• [RECORDS SHOWN]:
──────

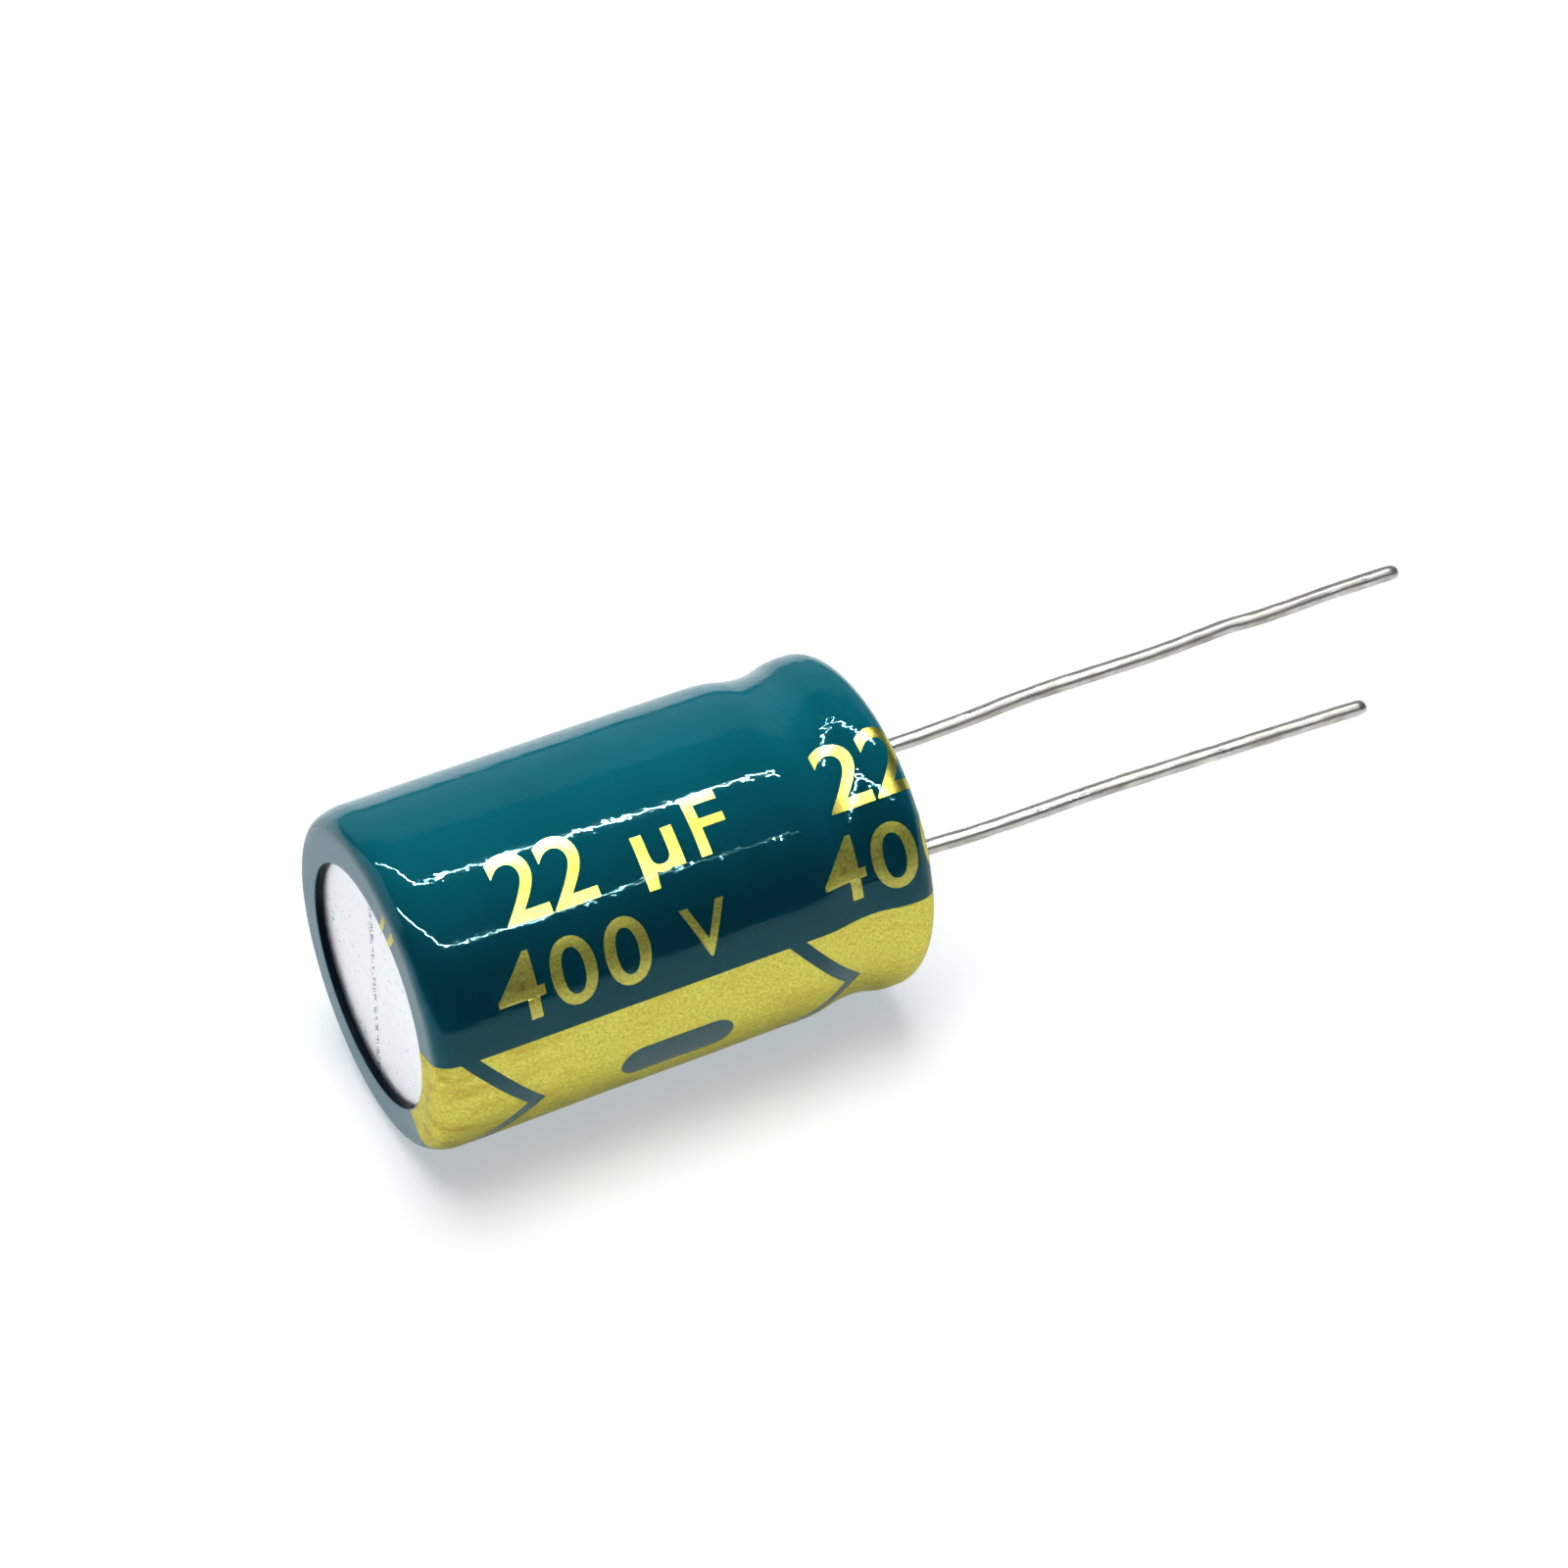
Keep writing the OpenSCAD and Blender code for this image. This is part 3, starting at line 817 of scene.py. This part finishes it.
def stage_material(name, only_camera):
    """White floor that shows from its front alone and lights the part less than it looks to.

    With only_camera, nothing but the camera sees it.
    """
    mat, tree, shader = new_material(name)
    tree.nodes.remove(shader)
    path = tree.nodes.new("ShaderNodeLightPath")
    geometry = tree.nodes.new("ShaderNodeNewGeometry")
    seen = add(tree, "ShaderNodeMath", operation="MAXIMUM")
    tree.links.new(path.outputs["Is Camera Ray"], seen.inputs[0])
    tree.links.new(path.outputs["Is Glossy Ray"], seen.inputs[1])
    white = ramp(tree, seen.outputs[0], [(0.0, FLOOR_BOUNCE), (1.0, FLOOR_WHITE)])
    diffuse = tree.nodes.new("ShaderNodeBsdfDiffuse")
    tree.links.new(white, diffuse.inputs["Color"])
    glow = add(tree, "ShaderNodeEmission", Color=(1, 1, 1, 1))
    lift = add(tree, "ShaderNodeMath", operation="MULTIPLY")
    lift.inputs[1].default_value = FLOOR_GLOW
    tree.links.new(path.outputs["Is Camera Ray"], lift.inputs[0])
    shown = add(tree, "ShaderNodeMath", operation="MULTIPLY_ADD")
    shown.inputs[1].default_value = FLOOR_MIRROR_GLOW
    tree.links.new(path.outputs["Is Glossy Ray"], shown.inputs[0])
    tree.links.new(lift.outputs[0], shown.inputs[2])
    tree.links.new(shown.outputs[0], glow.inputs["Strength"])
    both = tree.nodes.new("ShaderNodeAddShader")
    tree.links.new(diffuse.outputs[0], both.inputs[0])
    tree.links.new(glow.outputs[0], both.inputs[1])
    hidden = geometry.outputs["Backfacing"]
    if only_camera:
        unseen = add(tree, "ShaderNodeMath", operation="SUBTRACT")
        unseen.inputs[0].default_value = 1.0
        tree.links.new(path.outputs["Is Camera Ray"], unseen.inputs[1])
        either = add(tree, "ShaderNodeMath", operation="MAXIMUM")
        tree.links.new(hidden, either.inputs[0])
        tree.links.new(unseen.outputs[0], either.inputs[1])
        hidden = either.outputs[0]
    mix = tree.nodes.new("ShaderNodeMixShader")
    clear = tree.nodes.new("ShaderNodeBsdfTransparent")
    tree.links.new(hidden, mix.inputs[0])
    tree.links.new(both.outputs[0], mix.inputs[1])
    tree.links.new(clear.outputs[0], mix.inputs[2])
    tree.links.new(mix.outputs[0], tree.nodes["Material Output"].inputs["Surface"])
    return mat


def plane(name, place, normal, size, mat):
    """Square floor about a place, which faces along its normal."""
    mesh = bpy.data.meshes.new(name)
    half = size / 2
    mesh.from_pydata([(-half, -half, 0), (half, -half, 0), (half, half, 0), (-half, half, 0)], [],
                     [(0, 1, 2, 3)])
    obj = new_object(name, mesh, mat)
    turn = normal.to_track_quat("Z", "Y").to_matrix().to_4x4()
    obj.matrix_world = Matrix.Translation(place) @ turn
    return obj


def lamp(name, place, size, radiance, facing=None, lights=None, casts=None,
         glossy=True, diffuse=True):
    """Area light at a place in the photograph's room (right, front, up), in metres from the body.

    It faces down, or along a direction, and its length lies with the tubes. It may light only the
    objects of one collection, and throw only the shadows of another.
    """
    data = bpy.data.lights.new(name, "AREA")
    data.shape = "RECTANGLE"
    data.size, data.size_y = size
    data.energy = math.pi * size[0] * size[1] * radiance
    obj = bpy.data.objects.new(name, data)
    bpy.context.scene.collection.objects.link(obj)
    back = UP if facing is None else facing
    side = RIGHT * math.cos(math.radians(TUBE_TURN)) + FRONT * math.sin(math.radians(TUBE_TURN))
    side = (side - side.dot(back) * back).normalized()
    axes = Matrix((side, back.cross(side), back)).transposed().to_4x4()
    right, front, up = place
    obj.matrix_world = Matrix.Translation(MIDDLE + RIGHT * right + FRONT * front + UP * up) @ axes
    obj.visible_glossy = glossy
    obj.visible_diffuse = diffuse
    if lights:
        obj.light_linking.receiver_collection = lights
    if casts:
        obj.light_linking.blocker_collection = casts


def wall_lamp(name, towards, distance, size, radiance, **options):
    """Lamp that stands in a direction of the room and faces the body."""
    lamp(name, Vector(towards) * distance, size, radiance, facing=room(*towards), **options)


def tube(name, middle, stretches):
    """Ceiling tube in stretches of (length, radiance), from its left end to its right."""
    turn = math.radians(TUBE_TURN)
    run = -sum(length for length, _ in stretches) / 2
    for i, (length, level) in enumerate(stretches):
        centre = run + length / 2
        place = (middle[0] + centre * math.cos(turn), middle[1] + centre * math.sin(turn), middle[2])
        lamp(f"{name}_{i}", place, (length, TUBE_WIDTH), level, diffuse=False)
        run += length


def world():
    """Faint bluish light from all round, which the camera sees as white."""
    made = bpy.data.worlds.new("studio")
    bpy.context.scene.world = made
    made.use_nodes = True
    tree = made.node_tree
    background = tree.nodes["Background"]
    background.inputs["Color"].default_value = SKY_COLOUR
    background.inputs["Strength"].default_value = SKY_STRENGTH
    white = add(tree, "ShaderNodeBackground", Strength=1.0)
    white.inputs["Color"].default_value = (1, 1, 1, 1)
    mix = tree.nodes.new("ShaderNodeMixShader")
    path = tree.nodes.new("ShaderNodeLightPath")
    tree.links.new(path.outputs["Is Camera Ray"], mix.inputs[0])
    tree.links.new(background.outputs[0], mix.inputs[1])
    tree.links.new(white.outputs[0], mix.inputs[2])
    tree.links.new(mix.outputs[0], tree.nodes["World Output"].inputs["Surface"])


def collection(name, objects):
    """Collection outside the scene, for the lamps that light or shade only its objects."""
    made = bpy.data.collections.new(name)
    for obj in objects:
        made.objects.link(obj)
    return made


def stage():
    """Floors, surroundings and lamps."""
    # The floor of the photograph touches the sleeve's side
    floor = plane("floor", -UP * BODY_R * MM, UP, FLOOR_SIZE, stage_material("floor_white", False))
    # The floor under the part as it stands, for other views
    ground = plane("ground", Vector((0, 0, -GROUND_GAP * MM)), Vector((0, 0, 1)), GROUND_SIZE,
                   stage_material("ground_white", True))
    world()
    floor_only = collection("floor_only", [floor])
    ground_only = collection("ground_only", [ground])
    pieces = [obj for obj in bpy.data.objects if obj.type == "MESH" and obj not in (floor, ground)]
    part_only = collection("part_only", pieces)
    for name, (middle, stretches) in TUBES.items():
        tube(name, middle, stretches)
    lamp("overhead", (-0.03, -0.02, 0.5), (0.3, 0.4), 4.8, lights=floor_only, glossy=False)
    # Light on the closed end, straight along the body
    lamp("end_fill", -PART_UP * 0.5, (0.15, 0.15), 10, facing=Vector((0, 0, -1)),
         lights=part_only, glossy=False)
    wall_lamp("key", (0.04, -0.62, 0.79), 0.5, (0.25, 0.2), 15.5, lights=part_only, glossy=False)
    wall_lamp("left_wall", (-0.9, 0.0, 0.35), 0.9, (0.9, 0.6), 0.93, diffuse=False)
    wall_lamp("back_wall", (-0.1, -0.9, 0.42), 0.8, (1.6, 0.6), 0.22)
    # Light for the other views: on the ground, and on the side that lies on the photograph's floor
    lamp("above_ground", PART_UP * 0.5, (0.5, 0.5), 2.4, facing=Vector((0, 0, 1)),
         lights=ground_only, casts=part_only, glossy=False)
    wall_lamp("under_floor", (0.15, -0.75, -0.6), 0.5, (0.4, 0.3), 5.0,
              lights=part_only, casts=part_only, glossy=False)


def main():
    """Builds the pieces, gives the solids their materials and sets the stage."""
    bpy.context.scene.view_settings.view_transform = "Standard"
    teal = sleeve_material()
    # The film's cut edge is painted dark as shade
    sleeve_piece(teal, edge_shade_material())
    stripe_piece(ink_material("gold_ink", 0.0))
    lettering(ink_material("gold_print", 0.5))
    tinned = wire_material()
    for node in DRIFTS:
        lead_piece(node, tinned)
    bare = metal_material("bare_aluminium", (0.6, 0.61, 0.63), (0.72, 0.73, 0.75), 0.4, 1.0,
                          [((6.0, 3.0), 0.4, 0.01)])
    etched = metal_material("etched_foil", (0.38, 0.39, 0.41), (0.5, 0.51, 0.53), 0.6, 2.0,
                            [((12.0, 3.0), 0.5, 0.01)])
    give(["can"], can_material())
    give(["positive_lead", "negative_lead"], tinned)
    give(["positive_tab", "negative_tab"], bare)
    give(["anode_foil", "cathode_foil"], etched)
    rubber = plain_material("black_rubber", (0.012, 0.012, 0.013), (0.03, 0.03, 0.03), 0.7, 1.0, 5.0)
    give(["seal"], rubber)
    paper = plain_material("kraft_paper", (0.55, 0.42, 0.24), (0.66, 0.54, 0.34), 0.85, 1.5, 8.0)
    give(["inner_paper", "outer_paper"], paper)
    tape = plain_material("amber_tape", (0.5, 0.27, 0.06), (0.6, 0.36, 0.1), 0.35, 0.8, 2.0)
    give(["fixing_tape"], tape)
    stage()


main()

──────

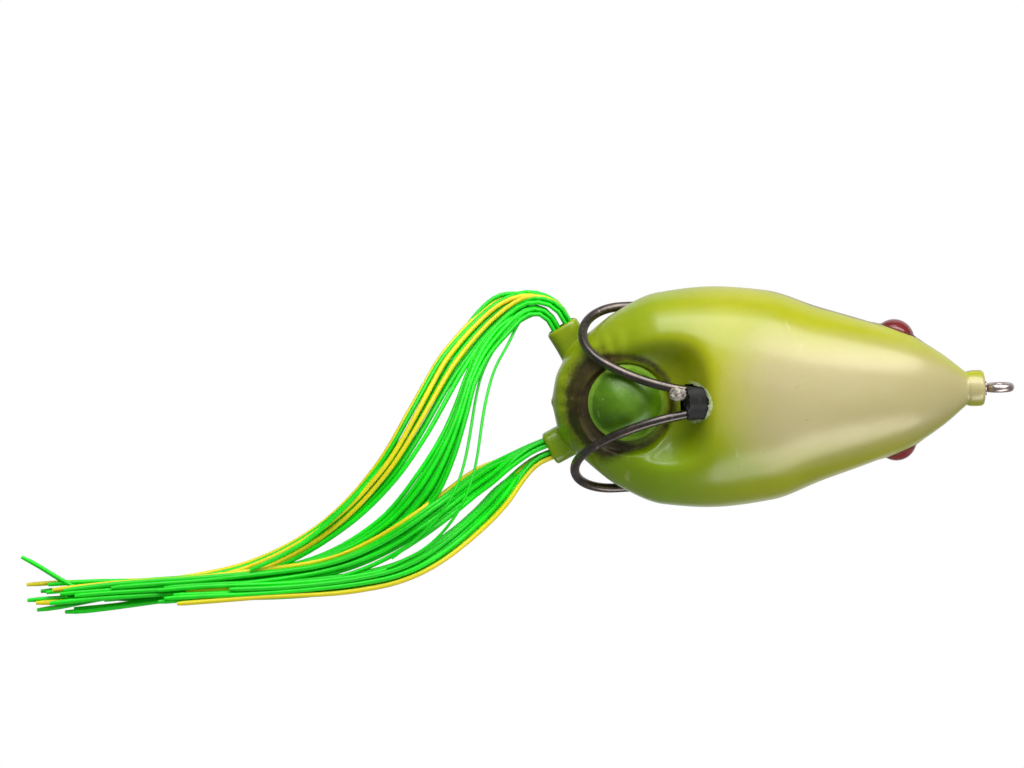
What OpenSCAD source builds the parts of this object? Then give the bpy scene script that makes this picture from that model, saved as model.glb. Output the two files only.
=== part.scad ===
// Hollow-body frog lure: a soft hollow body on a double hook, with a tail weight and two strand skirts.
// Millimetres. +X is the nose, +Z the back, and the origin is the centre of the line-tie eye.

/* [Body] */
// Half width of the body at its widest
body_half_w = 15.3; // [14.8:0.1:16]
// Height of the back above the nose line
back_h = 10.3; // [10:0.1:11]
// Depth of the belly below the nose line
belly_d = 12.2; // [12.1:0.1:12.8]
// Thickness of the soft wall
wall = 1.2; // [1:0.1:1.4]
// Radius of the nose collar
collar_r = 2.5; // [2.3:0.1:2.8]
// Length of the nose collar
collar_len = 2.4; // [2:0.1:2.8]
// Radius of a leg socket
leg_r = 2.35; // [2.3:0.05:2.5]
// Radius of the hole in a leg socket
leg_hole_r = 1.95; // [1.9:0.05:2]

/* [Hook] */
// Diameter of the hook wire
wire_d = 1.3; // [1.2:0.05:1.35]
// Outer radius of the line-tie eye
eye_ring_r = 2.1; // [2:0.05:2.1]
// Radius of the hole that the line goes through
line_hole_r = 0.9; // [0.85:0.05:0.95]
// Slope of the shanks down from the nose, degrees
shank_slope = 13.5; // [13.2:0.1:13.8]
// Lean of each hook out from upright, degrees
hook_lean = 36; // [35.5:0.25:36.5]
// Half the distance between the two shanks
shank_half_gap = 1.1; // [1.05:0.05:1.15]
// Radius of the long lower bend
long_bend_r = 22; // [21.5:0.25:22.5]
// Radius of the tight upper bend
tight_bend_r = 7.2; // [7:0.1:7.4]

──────

• [SHORT PROBLEM]:
Take the line that contains "What OpenSCAD source", the line that contains "leg_hole_r = 1.95; // [1.9:0.05:2]", and all lines between, and give them again exactly; include no other line.

• [SOLUTION FOR THIS TASK]:
What OpenSCAD source builds the parts of this object? Then give the bpy scene script that makes this picture from that model, saved as model.glb. Output the two files only.
=== part.scad ===
// Hollow-body frog lure: a soft hollow body on a double hook, with a tail weight and two strand skirts.
// Millimetres. +X is the nose, +Z the back, and the origin is the centre of the line-tie eye.

/* [Body] */
// Half width of the body at its widest
body_half_w = 15.3; // [14.8:0.1:16]
// Height of the back above the nose line
back_h = 10.3; // [10:0.1:11]
// Depth of the belly below the nose line
belly_d = 12.2; // [12.1:0.1:12.8]
// Thickness of the soft wall
wall = 1.2; // [1:0.1:1.4]
// Radius of the nose collar
collar_r = 2.5; // [2.3:0.1:2.8]
// Length of the nose collar
collar_len = 2.4; // [2:0.1:2.8]
// Radius of a leg socket
leg_r = 2.35; // [2.3:0.05:2.5]
// Radius of the hole in a leg socket
leg_hole_r = 1.95; // [1.9:0.05:2]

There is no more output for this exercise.